Following on the heels of the Deconstructing Dinner Film Fest, West Kootenay EcoSociety is hosting a its third Conversation Café: “Local Food Means Business”.

“How can we increase our local food production and consumption regionally?” and “How can local people start viable food businesses as a way to achieve this growth?” 

These are some of the burning questions for panelists of the upcoming Conversation Cafe (Tuesday) April 9 at 7 p.m. in the Oso Negro Cafe.

Hosts John Alton and David Reid will interview panelists to elicit their personal solutions to the local food dilemma before turning it over to the audience for their input and conversation.

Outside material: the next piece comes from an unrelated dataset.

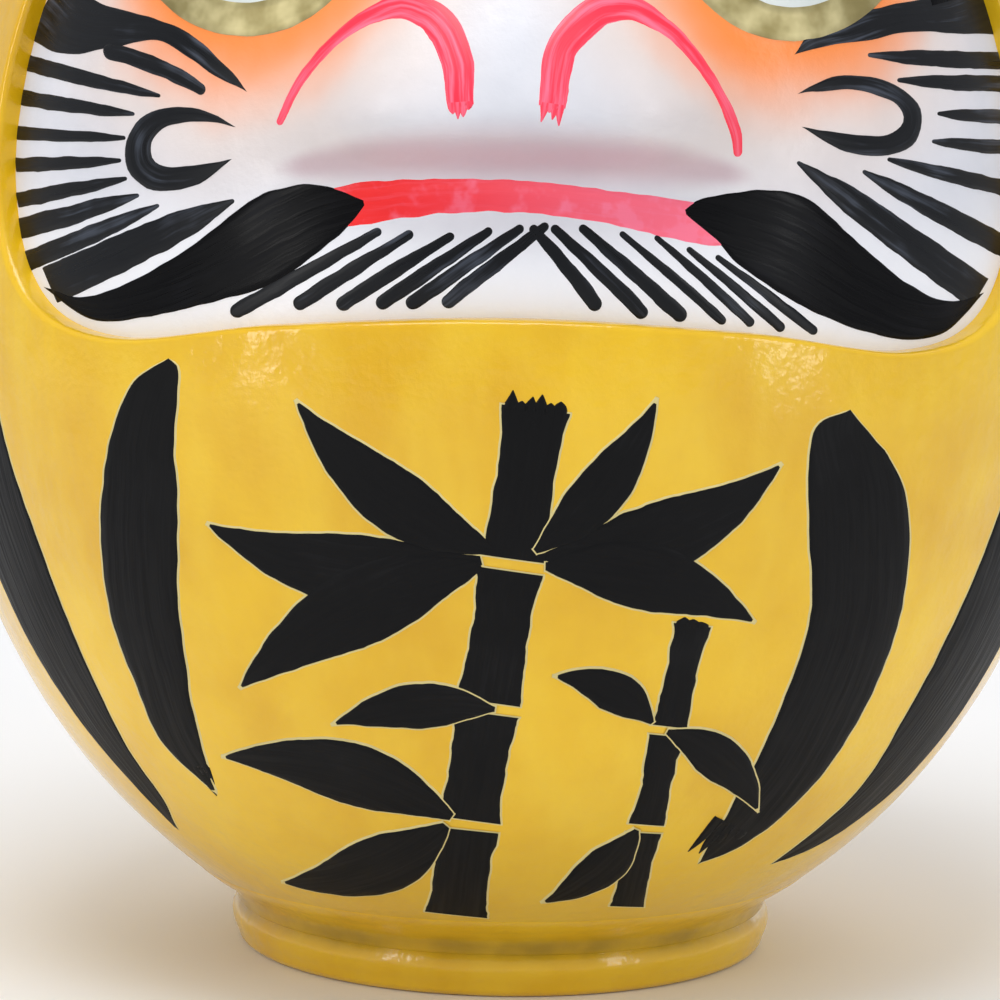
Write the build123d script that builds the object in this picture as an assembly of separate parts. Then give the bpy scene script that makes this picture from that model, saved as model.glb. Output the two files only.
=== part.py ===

From home-based food prep kitchens, to an abattoir, to market gardens, locals are finding ways to get into the food biz.

Yet is there room to increase many times over what we already produce here?

Could we supply most of our root vegetables, meat, dairy products and eggs locally?

Was there not a dairy in Nelson in the recent past, and a thriving orchard industry and could that be so again?

The panel of local food fanatics will address these pressing questions and more: Jon Steinman, Deconstructing Dinner; Valerie Sanderson of Soups in Season; Christina Yahn, The Queen Bees Project; Judy Morten, Tulaberry Farms; Madrone, Riverfarm; Colleen Ross, Canadian Farmers Union,; Michael Ableman SoleFood Farms. 

The public is welcome to come and  add to this evening of conversation on the topic of local food security and sustainability, as we discuss the challenges, as well as the potential, and look at inspiring solutions.

The evening is hosted by the West Kootenay EcoSociety and sponsored by Deconstructing Dinner and Oso Negro Cafe.